Following the introduction of Twitter’s hexagonal NFT profile picture option, every user encountered this banner upon visiting their own profile.

Willem Lent, Section Editor

Following the explosion of NFTs on Twitter late last year, the site has made the decision to introduce NFT-based profile options to their platform. Twitter has decided to integrate a crypto-wallet into the platform in addition to crypto-related ads and hexagonal profile pictures for NFT owners. The changes went live on January 20 and so far the rampant discussion has not died down. 

For the uninitiated, NFT stands for Non-Fungible Token and they are designed to be one of a kind digital assets purchased for cryptocurrency. All NFT transactions are logged on the blockchain, a digital ledger meant to legitimize said transactions.They are in essence collectors items that only exist in digital space—if you were to buy one you’d essentially just have a receipt rather than both that and a product. 

While some argue that NFTs open a new avenue for artwork and its consumption, others argue against their consumption for environmental and moral reasons such as art theft and the consumption of electricity for crypto mining.

As the forefront of social media platforms integrating NFT and crypto into their systems, Twitter has become engulfed in dialog about the direct integration of crypto into the platform. The preexisting back and forth attacks from both sides of the issue have only intensified, especially with celebrities like Paris Hilton, Jimmy Fallon, Logan Paul, and even Serena Williams purchasing NFTs and making posts about them. In addition to amplifying backlash, these purchases also make NFTs more mainstream—and also more expensive. 

The proliferation of NFTs on Twitter has mirrored the surge of other internet-based marketing plans. Last October, Mark Zuckerberg announced his plans to rebrand Facebook into Meta with the goal of introducing “people to shared virtual worlds and experiences across different software and hardware platforms,” (Frenkel 4). Since then, the company has been gearing up to fully delve into virtual experiences, from meetings to parties. 

YouTube CEO Susan Wojcicki has also stated that the company could delve into NFTs in the near future following Twitter’s integration. Even Walmart has made early steps towards creating virtual shopping options to completely avoid going to the store in person for a more seamless experience. 

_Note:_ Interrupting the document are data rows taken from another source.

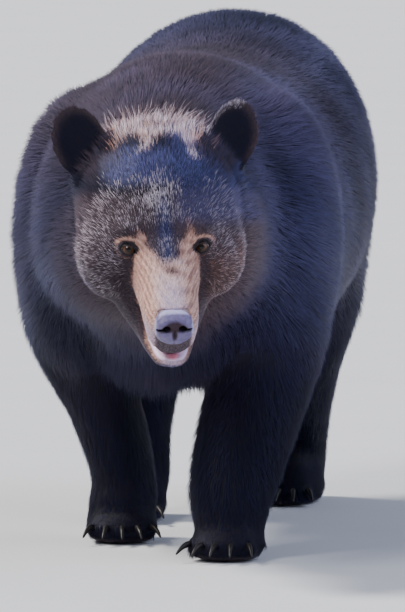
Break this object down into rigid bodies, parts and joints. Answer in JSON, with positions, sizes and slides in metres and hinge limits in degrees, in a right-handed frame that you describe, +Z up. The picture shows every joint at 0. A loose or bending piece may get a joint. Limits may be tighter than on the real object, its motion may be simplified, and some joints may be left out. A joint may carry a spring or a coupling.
{
  "type": "american black bear",
  "caption": "Life-size black bear walking on four flat paws with its head low and turned, mouth slightly open, as a still model.",
  "frame": {"origin": "on the floor, under the middle of the whole bear", "axes": "-Y towards the nose, +X towards the bear's left side, +Z up"},
  "size_m": [0.5094, 1.5642, 0.795],
  "materials": {
    "coat": "long near-black fur with a cool sheen",
    "muzzle_coat": "short fur, brown on the muzzle and dark on the crown",
    "ear_coat": "short dark brown fur",
    "nose_skin": "moist dark grey skin",
    "eye": "glossy dark brown",
    "tongue": "moist pink flesh",
    "claw_horn": "smooth dark horn"
  },
  "bodies": {
    "root": {"head": "muzzle_coat", "lower_jaw": "coat", "tongue": "tongue", "nose": "nose_skin", "ear_left": "ear_coat", "ear_right": "ear_coat", "eye_left": "eye", "eye_right": "eye", "neck": "coat", "trunk": "coat", "tail": "coat", "foreleg_left": "coat", "foreleg_right": "coat", "forepaw_left": "coat", "forepaw_right": "coat", "hindleg_left": "coat", "hindleg_right": "coat", "hindpaw_left": "coat", "hindpaw_right": "coat", "claw_forepaw_left_1": "claw_horn", "claw_forepaw_left_2": "claw_horn", "claw_forepaw_left_3": "claw_horn", "claw_forepaw_left_4": "claw_horn", "claw_forepaw_left_5": "claw_horn", "claw_forepaw_right_1": "claw_horn", "claw_forepaw_right_2": "claw_horn", "claw_forepaw_right_3": "claw_horn", "claw_forepaw_right_4": "claw_horn", "claw_forepaw_right_5": "claw_horn", "claw_hindpaw_left_1": "claw_horn", "claw_hindpaw_left_2": "claw_horn", "claw_hindpaw_left_3": "claw_horn", "claw_hindpaw_left_4": "claw_horn", "claw_hindpaw_left_5": "claw_horn", "claw_hindpaw_right_1": "claw_horn", "claw_hindpaw_right_2": "claw_horn", "claw_hindpaw_right_3": "claw_horn", "claw_hindpaw_right_4": "claw_horn", "claw_hindpaw_right_5": "claw_horn"}
  },
  "joints": []
}
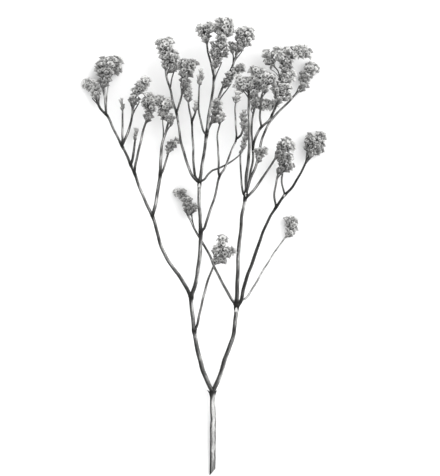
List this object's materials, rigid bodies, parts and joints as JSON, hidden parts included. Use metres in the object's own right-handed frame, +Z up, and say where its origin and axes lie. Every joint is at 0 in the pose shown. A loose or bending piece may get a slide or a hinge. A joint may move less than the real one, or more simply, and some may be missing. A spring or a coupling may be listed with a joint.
{
  "type": "dried statice sprig",
  "caption": "Cut sprig of dried statice lying on its side: a forked wiry stem with thin side stalks that carry dense clusters of small papery cups.",
  "frame": {"origin": "on the surface that the sprig lies on, under the middle of its box", "axes": "+Y along the main stem from its cut end towards the flower heads, +Z up from the surface, +X to the right seen from above"},
  "size_m": [0.1966, 0.367, 0.0524],
  "materials": {
    "stem": "dry wiry stem, finely ridged, matte, charcoal with paler streaks",
    "floret": "dry papery cups, matte, silver grey with dark rims and throats"
  },
  "bodies": {
    "root": {"main_stem": "stem", "left_limb": "stem", "right_limb": "stem", "left_branch": "stem", "right_branch": "stem", "low_left_stalk": "stem", "low_centre_stalk": "stem", "low_right_stalk": "stem", "far_left_top_stalk": "stem", "left_inner_stalk": "stem", "left_middle_stalk": "stem", "left_right_stalk": "stem", "upper_left_stalk": "stem", "upper_left_inner_stalk": "stem", "top_left_stalk": "stem", "top_right_stalk": "stem", "right_low_stalk": "stem", "far_right_top_stalk": "stem", "right_upper_stalk": "stem", "right_middle_stalk": "stem", "right_raised_stalk": "stem", "right_top_stalk": "stem", "right_lower_left_stalk": "stem", "right_lower_right_stalk": "stem", "left_long_bud": "floret", "left_short_bud": "floret", "left_curved_spike": "floret", "upper_left_spike": "floret", "upper_side_bud": "floret", "upper_middle_bud": "floret", "centre_branch": "floret", "centre_cup": "floret", "centre_spike": "floret", "inner_spike": "floret", "crossing_spike": "floret", "far_left_head": "floret", "far_left_top_head": "floret", "left_inner_head": "floret", "left_middle_head": "floret", "left_right_head": "floret", "upper_left_head": "floret", "upper_left_inner_head": "floret", "top_left_head": "floret", "top_centre_head": "floret", "top_right_head": "floret", "top_side_head": "floret", "middle_side_head": "floret", "right_inner_head": "floret", "right_raised_head": "floret", "right_top_head": "floret", "right_middle_head": "floret", "right_low_head": "floret", "far_right_top_head": "floret", "right_side_head": "floret", "right_upper_head": "floret", "right_lower_head": "floret", "far_right_head": "floret", "low_right_head": "floret", "low_centre_head": "floret", "low_left_head": "floret"}
  },
  "joints": []
}
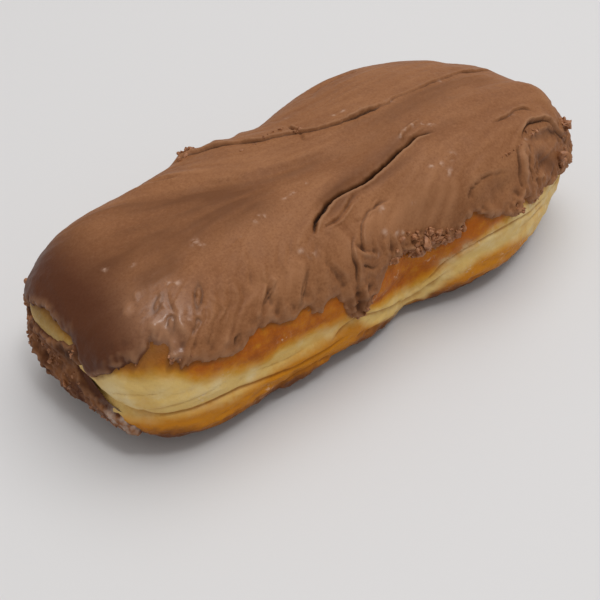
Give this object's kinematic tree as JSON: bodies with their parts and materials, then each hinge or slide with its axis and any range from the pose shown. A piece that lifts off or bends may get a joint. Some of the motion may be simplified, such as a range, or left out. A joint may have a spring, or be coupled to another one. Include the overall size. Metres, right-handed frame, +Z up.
{
  "type": "long john doughnut",
  "caption": "Bar-shaped fried yeast doughnut with chocolate icing spread over its top and smeared down one end.",
  "frame": {"origin": "middle of the bottom face of the part's box, on the surface it rests on", "axes": "+X along the bar towards its far end, +Y across it towards the back, +Z up; -Y is the long side with the drips"},
  "size_m": [0.1548, 0.0688, 0.0444],
  "materials": {
    "dough": "fried yeast dough, golden brown with a pale band round the sides, slightly greasy",
    "icing": "milk chocolate icing, satin, spread with a knife"
  },
  "bodies": {
    "root": {"dough": "dough", "icing": "icing"}
  },
  "joints": []
}
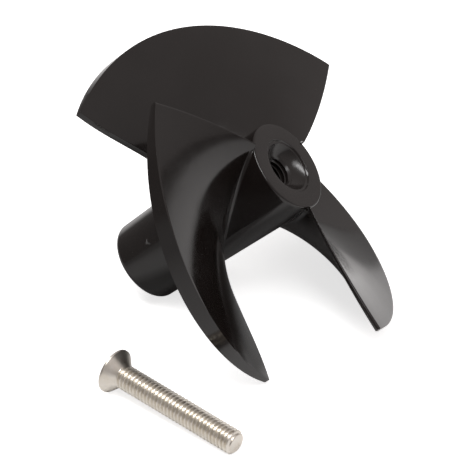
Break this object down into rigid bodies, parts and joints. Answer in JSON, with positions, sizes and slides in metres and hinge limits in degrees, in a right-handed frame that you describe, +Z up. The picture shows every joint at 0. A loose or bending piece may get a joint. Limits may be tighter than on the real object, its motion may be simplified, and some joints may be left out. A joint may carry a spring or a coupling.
{
  "type": "three-blade propeller with retaining screw",
  "caption": "Moulded plastic propeller with broad helical blades on a tapered hub, its nose countersunk for the loose retaining screw that lies beside it.",
  "frame": {"origin": "middle of the footprint of the propeller and its loose screw, on the surface they lie on", "axes": "+Z up from that surface; the shaft points nose-up at 43.5 degrees over +X; the screw lies on the -Y side"},
  "size_m": [0.051, 0.07, 0.0461],
  "materials": {
    "moulding": "near-black, slightly warm moulded plastic with a satin gloss",
    "screw_steel": "plain stainless steel, slightly warm"
  },
  "bodies": {
    "propeller": {"hub": "moulding", "blade_1": "moulding", "blade_2": "moulding", "blade_3": "moulding"},
    "screw": {"retaining_screw": "screw_steel"}
  },
  "joints": [
    {"name": "screw_pick_up", "type": "slide", "parent": "propeller", "child": "screw", "axis": [0, -0.6, 0.8], "range_m": [0, 0.05]}
  ]
}
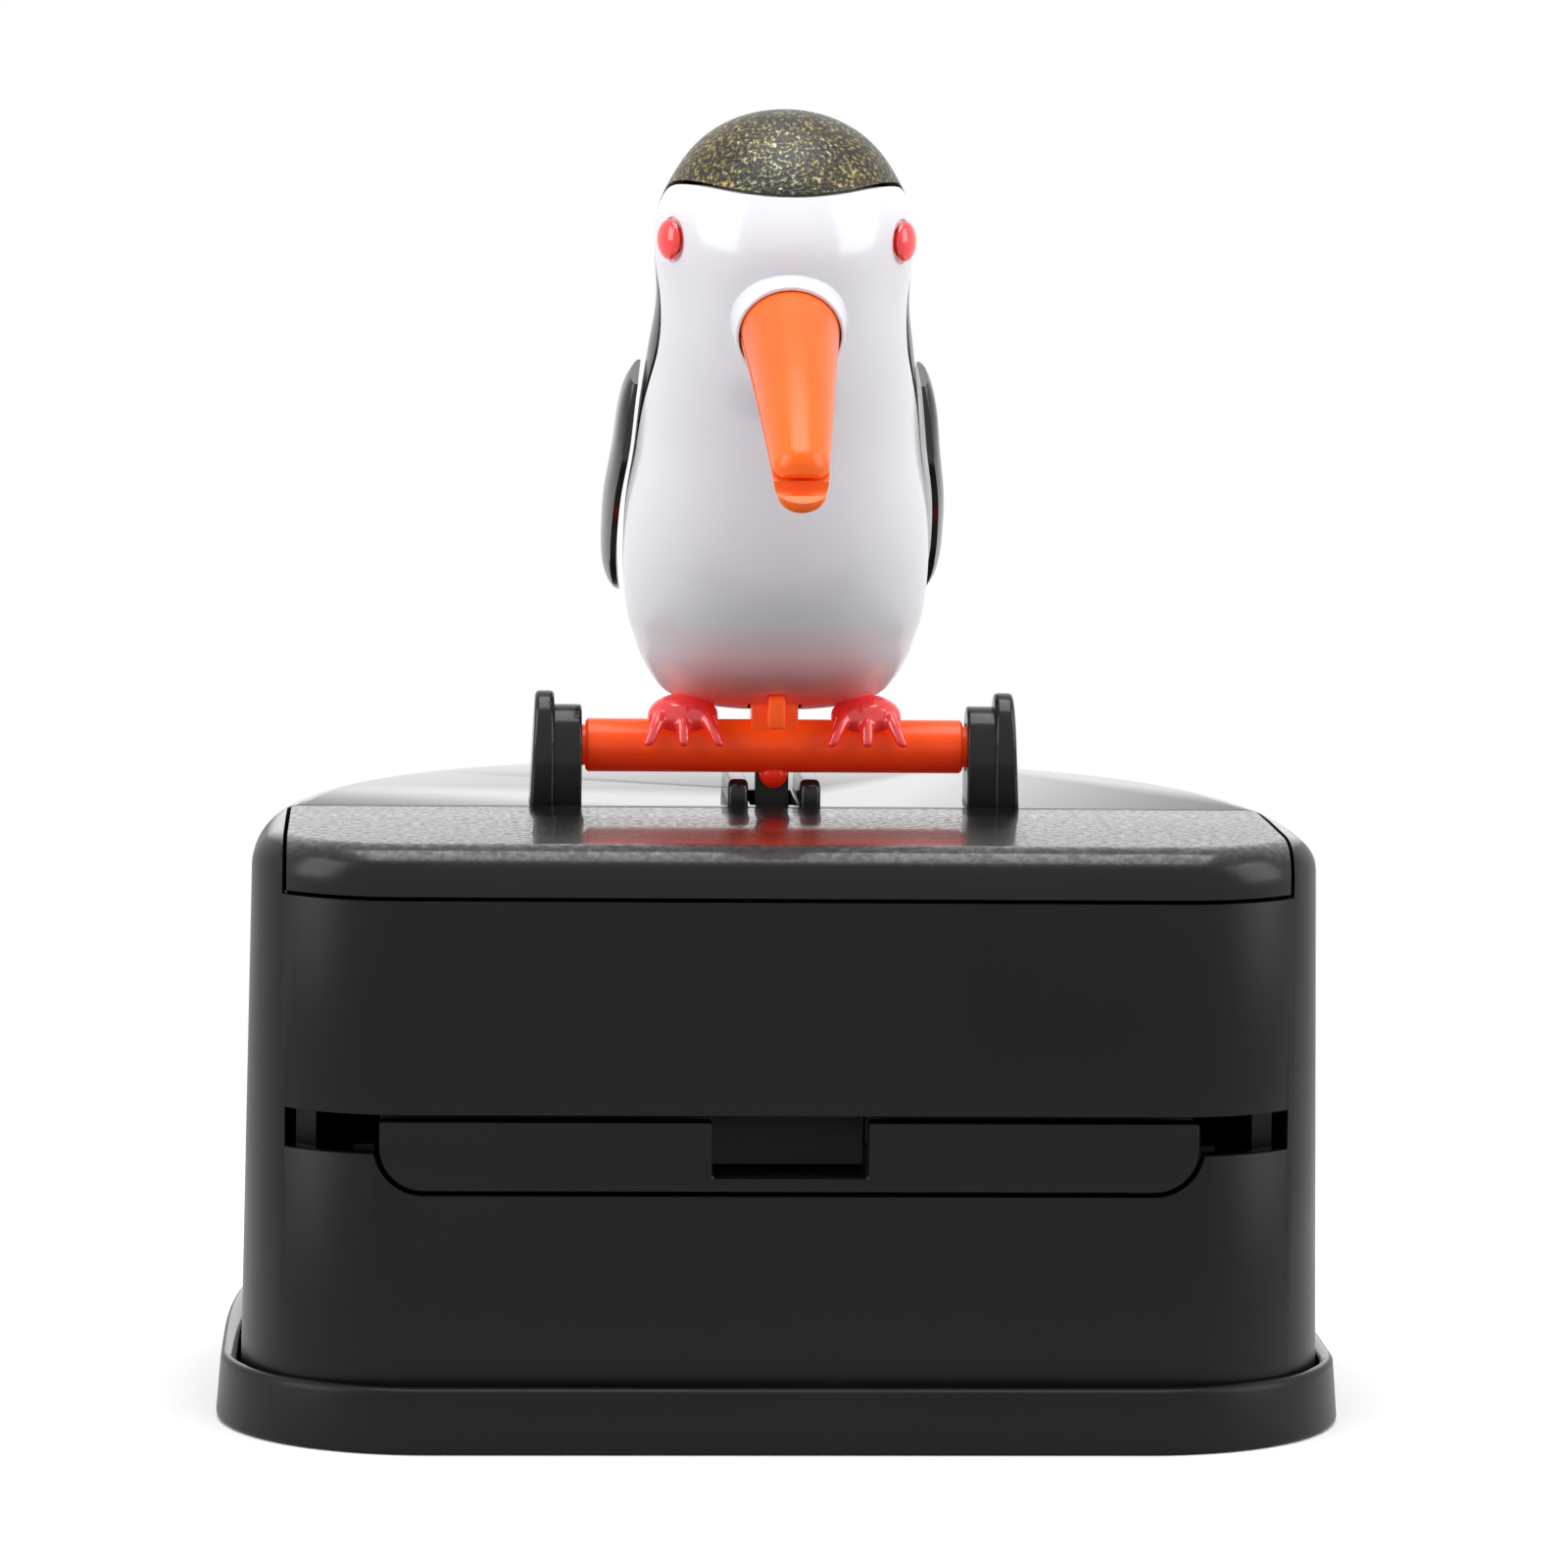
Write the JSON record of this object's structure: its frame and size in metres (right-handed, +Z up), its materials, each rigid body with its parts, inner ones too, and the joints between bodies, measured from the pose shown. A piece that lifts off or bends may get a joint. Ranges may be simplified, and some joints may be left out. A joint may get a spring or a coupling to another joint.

At just the start of the year, the spread of virtual assets and metaverse technology has already grown immensely from the end of last year, and is likely only to continue to grow in influence as the Covid pandemic continues. Critics of the systems will likely only maintain their positions as more and more companies continue to try and integrate a potential new source of income into their platforms and experiences.